**What is being asked:** Pull out the lines from the line containing "Write part 3" through the line containing "SEARCH_HEIGHT = 1.0", both lines included, and copy them exactly.

(Entries with model source code)
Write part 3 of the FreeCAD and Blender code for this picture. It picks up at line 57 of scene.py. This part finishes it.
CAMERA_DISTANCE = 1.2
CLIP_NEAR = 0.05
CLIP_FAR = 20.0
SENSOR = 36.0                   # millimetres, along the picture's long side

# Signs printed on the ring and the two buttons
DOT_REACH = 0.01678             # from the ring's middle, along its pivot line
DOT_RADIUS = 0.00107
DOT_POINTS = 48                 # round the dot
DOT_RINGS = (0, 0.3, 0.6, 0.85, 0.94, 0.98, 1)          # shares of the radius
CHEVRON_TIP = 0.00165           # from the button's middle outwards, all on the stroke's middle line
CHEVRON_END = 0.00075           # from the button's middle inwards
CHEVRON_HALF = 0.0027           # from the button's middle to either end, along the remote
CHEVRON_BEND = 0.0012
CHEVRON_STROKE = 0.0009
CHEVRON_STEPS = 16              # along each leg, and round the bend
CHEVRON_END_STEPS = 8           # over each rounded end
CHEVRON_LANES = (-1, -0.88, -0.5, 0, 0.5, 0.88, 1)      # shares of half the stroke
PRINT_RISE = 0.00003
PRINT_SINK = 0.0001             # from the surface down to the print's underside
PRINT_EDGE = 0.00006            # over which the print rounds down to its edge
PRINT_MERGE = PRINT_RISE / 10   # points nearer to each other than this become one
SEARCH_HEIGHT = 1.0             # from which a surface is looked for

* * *

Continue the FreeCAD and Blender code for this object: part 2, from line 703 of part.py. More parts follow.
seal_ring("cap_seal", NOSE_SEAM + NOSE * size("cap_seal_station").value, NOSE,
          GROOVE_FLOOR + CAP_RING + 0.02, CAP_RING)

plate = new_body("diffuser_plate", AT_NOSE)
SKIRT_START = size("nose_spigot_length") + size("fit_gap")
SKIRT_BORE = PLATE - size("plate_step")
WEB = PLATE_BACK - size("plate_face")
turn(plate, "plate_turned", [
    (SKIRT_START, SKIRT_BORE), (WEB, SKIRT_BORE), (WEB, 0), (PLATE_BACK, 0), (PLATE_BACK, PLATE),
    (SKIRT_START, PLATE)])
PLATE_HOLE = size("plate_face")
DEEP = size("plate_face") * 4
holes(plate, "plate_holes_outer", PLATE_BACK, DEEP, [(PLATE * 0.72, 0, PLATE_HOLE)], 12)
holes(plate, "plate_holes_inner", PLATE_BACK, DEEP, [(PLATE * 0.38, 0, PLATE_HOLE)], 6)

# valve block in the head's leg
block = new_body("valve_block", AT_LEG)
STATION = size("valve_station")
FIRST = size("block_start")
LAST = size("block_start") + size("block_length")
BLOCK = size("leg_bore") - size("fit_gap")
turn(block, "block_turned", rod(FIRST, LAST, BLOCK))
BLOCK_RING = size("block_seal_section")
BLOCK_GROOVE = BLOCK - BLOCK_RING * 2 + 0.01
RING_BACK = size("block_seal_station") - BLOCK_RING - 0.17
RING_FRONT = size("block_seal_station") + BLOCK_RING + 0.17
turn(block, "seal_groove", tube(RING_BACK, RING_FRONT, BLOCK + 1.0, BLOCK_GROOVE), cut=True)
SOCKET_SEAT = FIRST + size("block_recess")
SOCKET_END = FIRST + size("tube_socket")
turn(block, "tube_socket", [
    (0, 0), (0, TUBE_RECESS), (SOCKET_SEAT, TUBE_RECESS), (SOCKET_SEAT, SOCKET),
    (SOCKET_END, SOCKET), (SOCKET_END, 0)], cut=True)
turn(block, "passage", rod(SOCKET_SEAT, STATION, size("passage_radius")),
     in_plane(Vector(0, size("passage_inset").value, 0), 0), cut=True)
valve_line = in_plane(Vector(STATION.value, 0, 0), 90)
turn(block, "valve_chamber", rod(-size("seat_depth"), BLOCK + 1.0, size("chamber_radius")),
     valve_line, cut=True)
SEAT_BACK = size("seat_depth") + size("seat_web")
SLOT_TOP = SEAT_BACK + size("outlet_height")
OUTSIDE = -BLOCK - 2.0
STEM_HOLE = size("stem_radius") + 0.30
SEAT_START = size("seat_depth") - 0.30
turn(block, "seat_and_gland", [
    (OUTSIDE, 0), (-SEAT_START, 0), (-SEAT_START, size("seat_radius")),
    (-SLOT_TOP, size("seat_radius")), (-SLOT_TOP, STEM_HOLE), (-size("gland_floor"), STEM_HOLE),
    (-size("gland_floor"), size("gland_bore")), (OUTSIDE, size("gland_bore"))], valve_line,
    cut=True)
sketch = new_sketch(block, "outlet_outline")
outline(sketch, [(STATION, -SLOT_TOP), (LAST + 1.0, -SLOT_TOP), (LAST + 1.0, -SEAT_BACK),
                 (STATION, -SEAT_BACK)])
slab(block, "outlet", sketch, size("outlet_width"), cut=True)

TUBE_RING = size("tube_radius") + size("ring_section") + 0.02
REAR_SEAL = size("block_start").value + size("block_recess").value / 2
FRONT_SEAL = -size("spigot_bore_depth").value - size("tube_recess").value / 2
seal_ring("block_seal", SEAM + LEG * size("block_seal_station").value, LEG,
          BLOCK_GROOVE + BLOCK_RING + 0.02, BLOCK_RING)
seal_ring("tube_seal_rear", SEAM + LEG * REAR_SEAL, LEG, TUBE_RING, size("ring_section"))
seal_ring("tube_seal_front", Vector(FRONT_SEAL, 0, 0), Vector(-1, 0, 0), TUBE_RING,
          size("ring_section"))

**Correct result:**
Write part 3 of the FreeCAD and Blender code for this picture. It picks up at line 57 of scene.py. This part finishes it.
CAMERA_DISTANCE = 1.2
CLIP_NEAR = 0.05
CLIP_FAR = 20.0
SENSOR = 36.0                   # millimetres, along the picture's long side

# Signs printed on the ring and the two buttons
DOT_REACH = 0.01678             # from the ring's middle, along its pivot line
DOT_RADIUS = 0.00107
DOT_POINTS = 48                 # round the dot
DOT_RINGS = (0, 0.3, 0.6, 0.85, 0.94, 0.98, 1)          # shares of the radius
CHEVRON_TIP = 0.00165           # from the button's middle outwards, all on the stroke's middle line
CHEVRON_END = 0.00075           # from the button's middle inwards
CHEVRON_HALF = 0.0027           # from the button's middle to either end, along the remote
CHEVRON_BEND = 0.0012
CHEVRON_STROKE = 0.0009
CHEVRON_STEPS = 16              # along each leg, and round the bend
CHEVRON_END_STEPS = 8           # over each rounded end
CHEVRON_LANES = (-1, -0.88, -0.5, 0, 0.5, 0.88, 1)      # shares of half the stroke
PRINT_RISE = 0.00003
PRINT_SINK = 0.0001             # from the surface down to the print's underside
PRINT_EDGE = 0.00006            # over which the print rounds down to its edge
PRINT_MERGE = PRINT_RISE / 10   # points nearer to each other than this become one
SEARCH_HEIGHT = 1.0             # from which a surface is looked for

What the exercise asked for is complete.